Being that 99% of anyone who reads this blog are Americans, what I’m about to say probably falls into the category of an unpopular opinion. Fortunately, the older I get, the less of a damn I give about holding contrary opinions. That’s what you get in exchange for the perennially sore back and occasional spontaneous additional aches and pains, I guess. It’s probably a more than fair trade.
In any case, my current unpopular opinion is that although it’s certainly unfortunate, I’m not losing any sleep about the two Americans who were captured in Ukraine and are now being held by the Russians. Before you start with the hate mail, hear me out – American citizens were warned off of traveling to Ukraine. The State Department withdrew its personnel from the country.
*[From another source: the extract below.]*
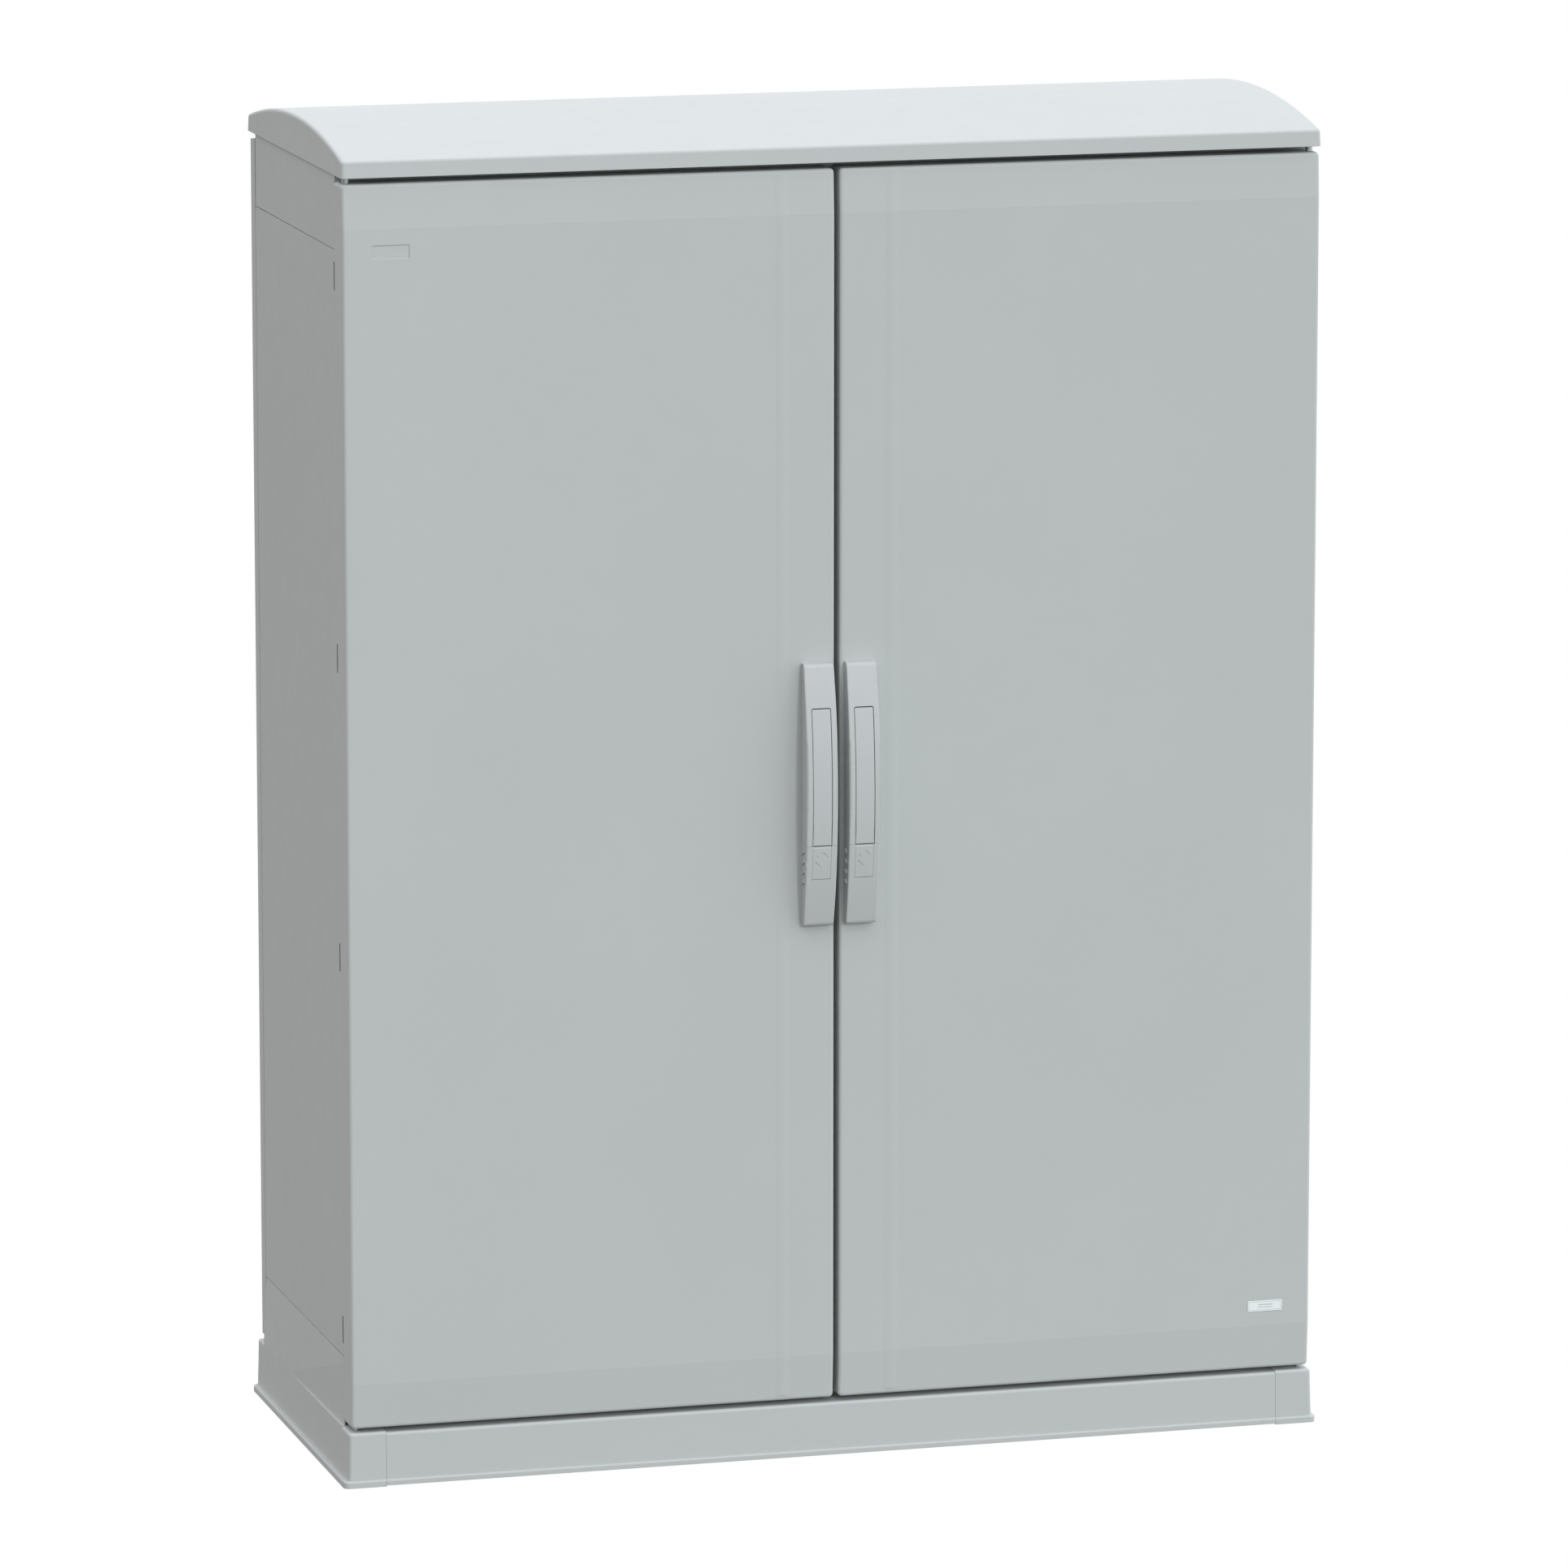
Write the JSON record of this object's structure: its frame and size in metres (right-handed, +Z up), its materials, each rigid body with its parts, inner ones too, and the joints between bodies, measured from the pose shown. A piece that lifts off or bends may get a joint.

The U.S. military is not taking an active role in the conflict.
The Americans in question, with full knowledge that they were going to be in an active war zone, beyond the operational reach of U.S. diplomatic and military support, decided to sign up to fight for Ukraine. Their decision, in many ways was heroic. They went where their conscience dictated, despite the personal danger in which it placed them. Doing so, of course, was as much foolish as it was heroic. That’s the catch, you see. Doing the heroic thing, by definition, meant that they accepted an awesomely high degree of personal danger.
Now that these men are in the hands of the Russians, the real weight of their decision has become obvious to them, their family, and those following along at home. I don’t wish these guys any ill, but the reality is they’re third country nationals caught out in someone else’s war. They’re strangers in a strange land. There’s probably a reasonable chance they’ll eventually be exchanged for someone the Russians want to fetch out of a deep dark hole somewhere at some point in the future. Maybe they’ll meet a different, less fortunate fate. For now, though, they’re just another pair of pawns in this new version of a very old game.